Well done to all the students for stepping up to the conditions and a big thank you for making me feel so welcome.

Fahrenheit 451 Beinn an Dothaidh

David, Euan and I were winter climbing on Creag Coire an Dothaidh yesterday. We’d had Salamander Gully in mind as David had received good reports from earlier in the week. Fahrenheit 451 had been in discussion on the walk-in but dismissed as being incomplete. From closer quarters it looked like the first pitch would just be a case of romping up on snow and then a couple of good pitches. In reality the choice was not great. The 1st pitch was a bit of a horror show with me failing in an upwards direction on thinly iced rock slabs covered with loose snow. Pitch 2 looked a better proposition but the ice turned out to be a veneer on top of crud. The odd boss of good ice gave some protection. Pitch 3 however came as a welcome delight. Complete ice taking screws whenever you wanted to place one and steepness enough to entertain. So conditions were not good but were just good enough to be in our favour. This route needs a good build up of ice on every pitch! Every day is a school day in the mountains.

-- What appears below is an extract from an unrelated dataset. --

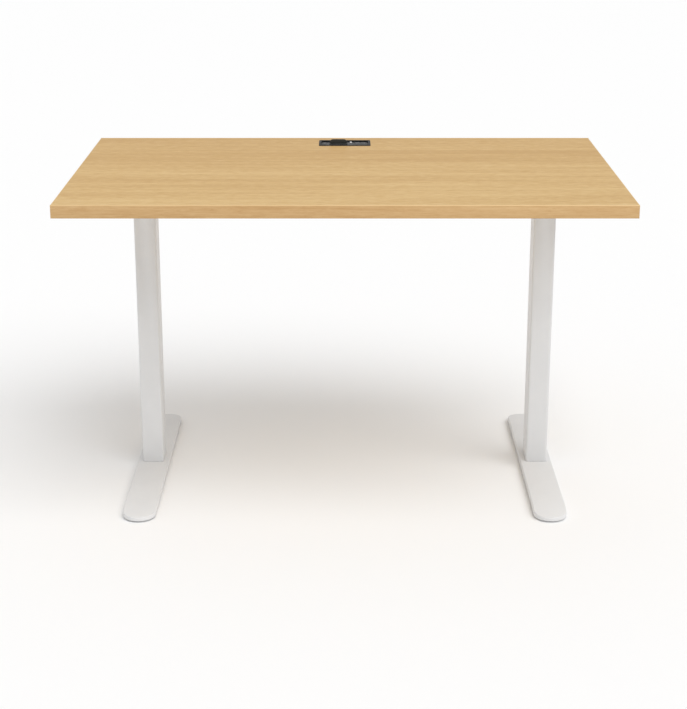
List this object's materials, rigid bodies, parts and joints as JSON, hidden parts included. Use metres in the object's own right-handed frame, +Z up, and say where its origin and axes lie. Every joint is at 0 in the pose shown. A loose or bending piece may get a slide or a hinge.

Beinn Udlaidh Ice Climbing

Today was a recce to see what the ice was looking like at Udlaidh and a chance for Teresa to see what ice climbing might entail! Ice is there and also a lot of snow. Speaking to a team who climbed Peter Pan Direct they reported some cruddy ice but really good in the main. Approaches are not without avalanche hazard and two hasty pits gave moderate shears. We spent an hour or so playing with technique at the crag base with Teresa swinging a pretty fine axe after a few goes. For Teresa though, quite wisely, she decided that her first winter route should be of the gentler kind and that an ice route might push her limits. This coming from someone whose second ever rock route was Spartan Slab. More good conditions to come I’m sure.